I love cooking, but totally get that it's not your thing. (i do render my own lard, but can't do anything crafty!)
that said - as an encouragement - I think I'd use my corckpot ALL THE TIME if I were in your shoes. I cannot recommend crockpot365 hjighly enough. You will love her and her incredibly easy recipes!
Blessings!
http://bit.ly/xabvOm

Lee said...

Your post makes me smile a lot today! On any given day I cook 'from scratch' at either zero or ten and anywhere in between (ready-made to totally scratch outside of butchering my own animals as I have none edible). Last night was hot dogs with sauteed onions and a can of Bush's baked beans. The onions might count as cooking from scratch. I'm with your husband though on those Hamburger Helpers. I tried one awhile back as I hadn't had any since probably the 70s, maybe 80s, and now I remember why! Ugh! A good standby "from scratch" is tuna noodle casserole with canned tuna, spiral noodles, mushroom soup/milk, Frenchs onions and peas. Hmmm, doesn't look very 'from scratch' but it didn't come ready-made so it counts in my book. I once new a lady that many considered a 'gourmet cook'. She made a mahvelous beef stroganoff. Her secret?

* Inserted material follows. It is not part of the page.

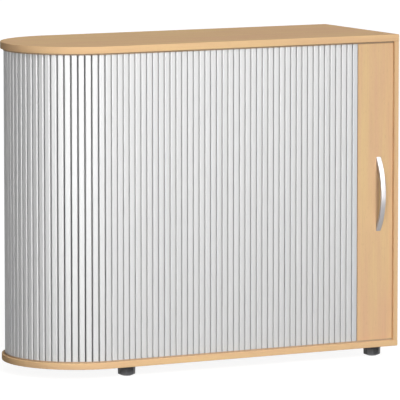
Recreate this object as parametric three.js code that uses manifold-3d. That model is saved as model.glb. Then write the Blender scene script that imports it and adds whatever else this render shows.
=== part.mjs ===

Schilling/McCormick stroganoff mix and she'd simmer the beef with some wine. Loved it!

Saska said...

If I turn the oven on and cook meat from a raw state, I consider it cooking from scratch. So what if I have to add a seasoning pkt to it....it didn't come from McDonald's and I consider it a lot healthier than the hot and ready pizza that we do have about once a month.
I do order frozen vegetables that just need microwaved....they are ready in less than 10 minutes and on the table to feed whoever is here.

Do you remember the commercial "Scratch is on isle 9"? My kids still talk about that.